At East Fork, we’ve grown cannabis at a commercial scale for five years, three of which fell during very smoky seasons. We've before never experienced "smoke taint" in our resulting crop, whether it be in trimmed flower, concentrates, or extracts. 

In addition to quantitative testing, our team puts our flower through extensive qualitative testing, consuming the flower and documenting its smell, taste, and effects. The experienced crew of cannabis connoisseurs on the farm have sampled our 2020 cultivars, and didn't detect any smoky smell or taste. 

However, given the widespread impacts of the wildfires this year, some commenters in the cannabis community have raised the possibility of a lingering “campfire smell” to Oregon’s 2020 outdoor harvest. 

This perception places a difficult Catch-22 on outdoor farmers who consciously choose to cultivate their cannabis under the sun and in the soil, as it was meant to grow.

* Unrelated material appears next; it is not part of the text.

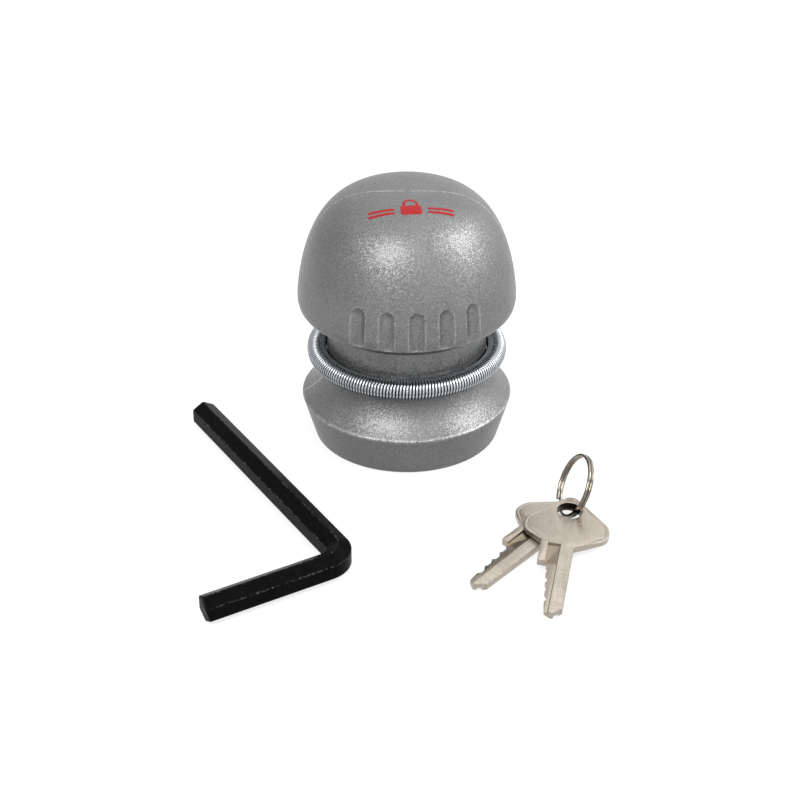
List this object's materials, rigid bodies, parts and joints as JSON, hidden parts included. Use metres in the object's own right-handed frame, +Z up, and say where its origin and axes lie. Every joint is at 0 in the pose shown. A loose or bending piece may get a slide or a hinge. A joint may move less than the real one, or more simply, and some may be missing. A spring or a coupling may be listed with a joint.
{
  "type": "trailer coupler lock",
  "caption": "Ball-shaped expanding lock that fills a trailer coupler's ball socket, with its L-shaped hexagon key and two lock keys on a split ring.",
  "frame": {"origin": "centre of the base's flat foot, on the surface that the lock and its keys stand on", "axes": "+Z up along the lock's axis, -Y towards the flutes at the front, +X towards the lock keys"},
  "size_m": [0.0941, 0.1039, 0.0609],
  "materials": {
    "cast_alloy": "tumbled casting, grainy satin",
    "zinc_spring": "bright zinc plate",
    "steel": "turned steel",
    "dark_steel": "phosphated",
    "black_oxide": "black oxide on steel, satin",
    "nickel_key": "nickel plated brass",
    "nickel_wire": "nickel plated spring wire",
    "brass": "machined",
    "seal_rubber": "matt"
  },
  "bodies": {
    "base": {"lower_body": "cast_alloy", "thrust_washer": "steel", "retaining_ring": "dark_steel", "return_spring": "steel"},
    "garter": {"garter_spring": "zinc_spring"},
    "cap": {"ball_cap": "cast_alloy", "thread_insert": "steel", "guide_pins": "steel"},
    "screw": {"clamp_screw": "dark_steel"},
    "plug": {"lock_housing": "nickel_key", "index_pin": "steel", "face_cap": "steel", "plug_seal": "seal_rubber"},
    "barrel": {"lock_barrel": "brass", "tumbler_wafers": "brass", "wafer_springs": "steel"},
    "bolt": {"lock_bolt": "steel"},
    "hex_key": {"hex_key": "black_oxide"},
    "key_ring": {"key_ring": "nickel_wire"},
    "key_front": {"key_front": "nickel_key"},
    "key_rear": {"key_rear": "nickel_key"}
  },
  "joints": [
    {"name": "screw_turn", "type": "hinge", "parent": "base", "child": "screw", "pos_m": [0, 0, 0.03], "axis": [0, 0, 1], "range_deg": [0, 1440]},
    {"name": "cap_slide", "type": "slide", "parent": "base", "child": "cap", "axis": [0, 0, 1], "range_m": [-0.006, 0], "deforming": ["return_spring"]},
    {"name": "garter_turn", "type": "hinge", "parent": "base", "child": "garter", "pos_m": [0, 0, 0.0215], "axis": [0, 0, 1], "range_deg": [-180, 180]},
    {"name": "plug_pull", "type": "slide", "parent": "base", "child": "plug", "axis": [0, 0, -1], "range_m": [0, 0.03]},
    {"name": "barrel_turn", "type": "hinge", "parent": "plug", "child": "barrel", "pos_m": [0, 0, 0.01], "axis": [0, 0, 1], "range_deg": [0, 90]},
    {"name": "bolt_slide", "type": "slide", "parent": "plug", "child": "bolt", "axis": [1, 0, 0], "range_m": [0, 0.002]},
    {"name": "hex_key_lift", "type": "slide", "parent": "base", "child": "hex_key", "axis": [0, 0, 1], "range_m": [0, 0.06]},
    {"name": "key_ring_lift", "type": "slide", "parent": "base", "child": "key_ring", "axis": [0, 0, 1], "range_m": [0, 0.06]},
    {"name": "key_front_swing", "type": "hinge", "parent": "key_ring", "child": "key_front", "pos_m": [0.0352, -0.0432, 0.00274], "axis": [0, 0, 1], "range_deg": [0, 30]},
    {"name": "key_rear_swing", "type": "hinge", "parent": "key_ring", "child": "key_rear", "pos_m": [0.0352, -0.041, 0.00091], "axis": [0, 0, 1], "range_deg": [-15, 0]}
  ],
  "couplings": [
    {"joint": "screw_turn", "follows": "cap_slide", "rad_per_m": -4188.7},
    {"joint": "barrel_turn", "follows": "bolt_slide", "rad_per_m": 785.39}
  ]
}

Climate change has been a key factor in increasing the risk and extent of wildfires in the Western United States. And indoor cannabis production has a massive carbon footprint, consuming enormous amounts of electricity to power lights, heaters, air conditioners, and dehumidifiers. 

Regenerative farmers who use agricultural practices that help fix carbon and other nutrients back into the native soil are actively combating climate change, while many indoor growers use practices that contribute to it.

The concept of terroir includes the complete set of local conditions in which a particular a food or wine is produced, including regional and local climate, soil-type, topography, and weather conditions. As our global climate and regional microclimates continue to change, wildfires are likely to become more frequent and severe — a persistent characteristic. 

In wine, the conditions of a year are embraced as part of the natural artistic expression of a plant. Might we take the same approach with cannabis? If painstakingly produced regenerative flower passes purity tests and is not harmful, might we learn to embrace the sum total of the terroir it carries?

More importantly — do we turn our backs on regenerative sungrown farmers who are doing everything right, and instead support growers who are contributing to the problem, because of a perception that their flower might smell a little bit better before being smoked anyway?

Simply put, for outdoor farms who survived the 2020 fire season, making it through won’t matter if folks don’t buy our products. With COVID-19 affecting all of our businesses and lives, we need your support more than ever.

Vote regenerative with your dollar. Support sungrown organic cannabis.